** Exercise **
Repeat the material below exactly, line for line.

** Source excerpt **
▼▼▼
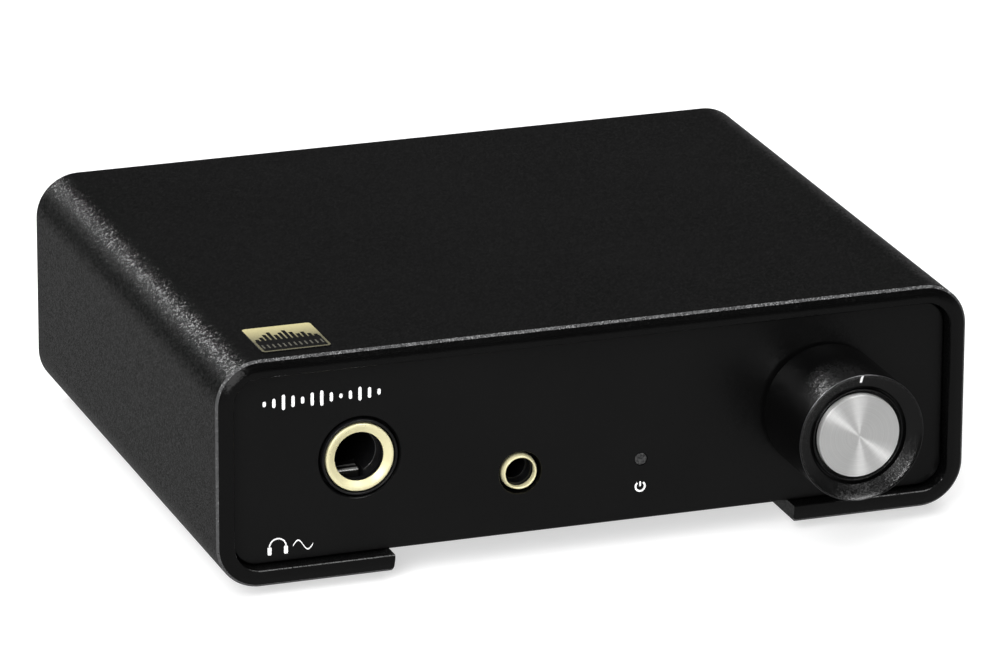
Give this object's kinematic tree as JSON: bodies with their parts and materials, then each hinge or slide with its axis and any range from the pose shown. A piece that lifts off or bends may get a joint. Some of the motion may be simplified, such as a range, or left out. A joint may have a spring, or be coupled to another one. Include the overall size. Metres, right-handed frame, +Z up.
{
  "type": "desktop dac",
  "caption": "Desktop DAC and headphone amplifier in an extruded aluminium sleeve, with headphone sockets, a volume knob, line outputs and a gain switch.",
  "frame": {"origin": "on the surface it stands on, under the middle of the whole object's box, knob and line sockets included", "axes": "+X to the right seen from the front, +Y towards the rear connectors, +Z up"},
  "size_m": [0.115, 0.112, 0.0364],
  "materials": {
    "anodised_black": "fine bead-blasted, black anodised",
    "black_plastic": "moulded, satin",
    "grey_plastic": "moulded, satin",
    "gold_plate": "gold plated, polished",
    "spun_aluminium": "face turned with fine concentric lines",
    "nickel": "nickel plated, bright",
    "steel": "zinc plated, satin",
    "black_screw": "black oxide",
    "rubber": "matt",
    "circuit_board": "solder mask over glass fibre",
    "chip_epoxy": "moulded epoxy, matt",
    "white_plastic": "moulded",
    "red_plastic": "moulded",
    "frosted_lens": "frosted, translucent",
    "label_foil": "printed metal foil"
  },
  "bodies": {
    "chassis": {"base_tray": "anodised_black", "board_screw_1": "steel", "board_screw_2": "steel", "board_screw_3": "steel", "board_screw_4": "steel", "capacitor_1": "black_plastic", "capacitor_2": "black_plastic", "capacitor_3": "black_plastic", "capacitor_4": "black_plastic", "clock_crystal": "nickel", "corner_screw_1": "black_screw", "corner_screw_2": "black_screw", "corner_screw_3": "black_screw", "corner_screw_4": "black_screw", "dac_chip": "chip_epoxy", "foot_front_left": "rubber", "foot_front_right": "rubber", "foot_rear_left": "rubber", "foot_rear_right": "rubber", "front_panel": "anodised_black", "gain_switch_body": "steel", "headphone_amp_chip": "chip_epoxy", "jack_35_housing": "black_plastic", "jack_35_ring": "gold_plate", "jack_35_ring_contact": "nickel", "jack_35_tip_contact": "nickel", "jack_635_housing": "black_plastic", "jack_635_ring": "gold_plate", "jack_635_ring_contact": "nickel", "jack_635_sleeve_contact": "nickel", "jack_635_tip_contact": "nickel", "led_light_pipe": "frosted_lens", "main_board": "circuit_board", "power_inductor": "chip_epoxy", "rca_contact_left": "nickel", "rca_contact_right": "nickel", "rca_housing": "black_plastic", "rca_insulator_left": "white_plastic", "rca_insulator_right": "red_plastic", "rca_shell_left": "nickel", "rca_shell_right": "nickel", "rear_panel": "anodised_black", "sleeve": "anodised_black", "status_led": "white_plastic", "top_label": "label_foil", "tray_screw_1": "black_screw", "tray_screw_2": "black_screw", "tray_screw_3": "black_screw", "tray_screw_4": "black_screw", "usb_c_shell": "steel", "usb_c_tongue": "black_plastic", "usb_controller_chip": "chip_epoxy", "volume_pot_body": "grey_plastic", "volume_pot_bush": "steel", "volume_pot_nut": "steel"},
    "volume_control": {"knob_cap": "spun_aluminium", "volume_knob": "anodised_black", "volume_shaft": "steel", "volume_wiper": "black_plastic"},
    "gain_slider": {"gain_switch_lever": "black_plastic"}
  },
  "joints": [
    {"name": "volume_turn", "type": "hinge", "parent": "chassis", "child": "volume_control", "pos_m": [0.03575, -0.04083, 0.019], "axis": [0, 1, 0], "range_deg": [-150, 150]},
    {"name": "gain_slide", "type": "slide", "parent": "chassis", "child": "gain_slider", "axis": [1, 0, 0], "range_m": [0, 0.003]}
  ]
}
▲▲▲
** Answer to the exercise **
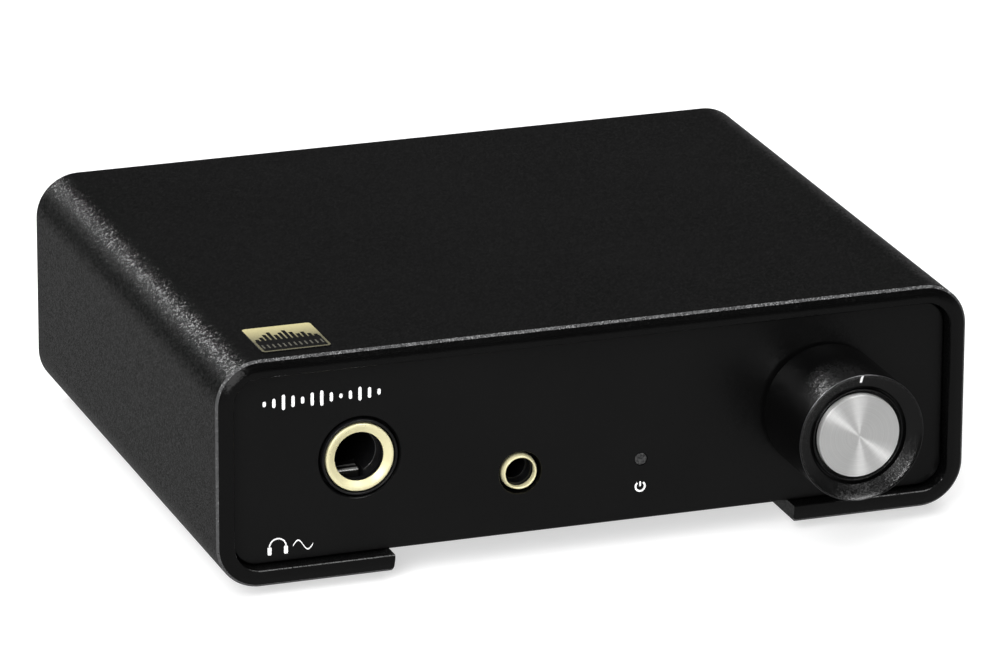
Give this object's kinematic tree as JSON: bodies with their parts and materials, then each hinge or slide with its axis and any range from the pose shown. A piece that lifts off or bends may get a joint. Some of the motion may be simplified, such as a range, or left out. A joint may have a spring, or be coupled to another one. Include the overall size. Metres, right-handed frame, +Z up.
{
  "type": "desktop dac",
  "caption": "Desktop DAC and headphone amplifier in an extruded aluminium sleeve, with headphone sockets, a volume knob, line outputs and a gain switch.",
  "frame": {"origin": "on the surface it stands on, under the middle of the whole object's box, knob and line sockets included", "axes": "+X to the right seen from the front, +Y towards the rear connectors, +Z up"},
  "size_m": [0.115, 0.112, 0.0364],
  "materials": {
    "anodised_black": "fine bead-blasted, black anodised",
    "black_plastic": "moulded, satin",
    "grey_plastic": "moulded, satin",
    "gold_plate": "gold plated, polished",
    "spun_aluminium": "face turned with fine concentric lines",
    "nickel": "nickel plated, bright",
    "steel": "zinc plated, satin",
    "black_screw": "black oxide",
    "rubber": "matt",
    "circuit_board": "solder mask over glass fibre",
    "chip_epoxy": "moulded epoxy, matt",
    "white_plastic": "moulded",
    "red_plastic": "moulded",
    "frosted_lens": "frosted, translucent",
    "label_foil": "printed metal foil"
  },
  "bodies": {
    "chassis": {"base_tray": "anodised_black", "board_screw_1": "steel", "board_screw_2": "steel", "board_screw_3": "steel", "board_screw_4": "steel", "capacitor_1": "black_plastic", "capacitor_2": "black_plastic", "capacitor_3": "black_plastic", "capacitor_4": "black_plastic", "clock_crystal": "nickel", "corner_screw_1": "black_screw", "corner_screw_2": "black_screw", "corner_screw_3": "black_screw", "corner_screw_4": "black_screw", "dac_chip": "chip_epoxy", "foot_front_left": "rubber", "foot_front_right": "rubber", "foot_rear_left": "rubber", "foot_rear_right": "rubber", "front_panel": "anodised_black", "gain_switch_body": "steel", "headphone_amp_chip": "chip_epoxy", "jack_35_housing": "black_plastic", "jack_35_ring": "gold_plate", "jack_35_ring_contact": "nickel", "jack_35_tip_contact": "nickel", "jack_635_housing": "black_plastic", "jack_635_ring": "gold_plate", "jack_635_ring_contact": "nickel", "jack_635_sleeve_contact": "nickel", "jack_635_tip_contact": "nickel", "led_light_pipe": "frosted_lens", "main_board": "circuit_board", "power_inductor": "chip_epoxy", "rca_contact_left": "nickel", "rca_contact_right": "nickel", "rca_housing": "black_plastic", "rca_insulator_left": "white_plastic", "rca_insulator_right": "red_plastic", "rca_shell_left": "nickel", "rca_shell_right": "nickel", "rear_panel": "anodised_black", "sleeve": "anodised_black", "status_led": "white_plastic", "top_label": "label_foil", "tray_screw_1": "black_screw", "tray_screw_2": "black_screw", "tray_screw_3": "black_screw", "tray_screw_4": "black_screw", "usb_c_shell": "steel", "usb_c_tongue": "black_plastic", "usb_controller_chip": "chip_epoxy", "volume_pot_body": "grey_plastic", "volume_pot_bush": "steel", "volume_pot_nut": "steel"},
    "volume_control": {"knob_cap": "spun_aluminium", "volume_knob": "anodised_black", "volume_shaft": "steel", "volume_wiper": "black_plastic"},
    "gain_slider": {"gain_switch_lever": "black_plastic"}
  },
  "joints": [
    {"name": "volume_turn", "type": "hinge", "parent": "chassis", "child": "volume_control", "pos_m": [0.03575, -0.04083, 0.019], "axis": [0, 1, 0], "range_deg": [-150, 150]},
    {"name": "gain_slide", "type": "slide", "parent": "chassis", "child": "gain_slider", "axis": [1, 0, 0], "range_m": [0, 0.003]}
  ]
}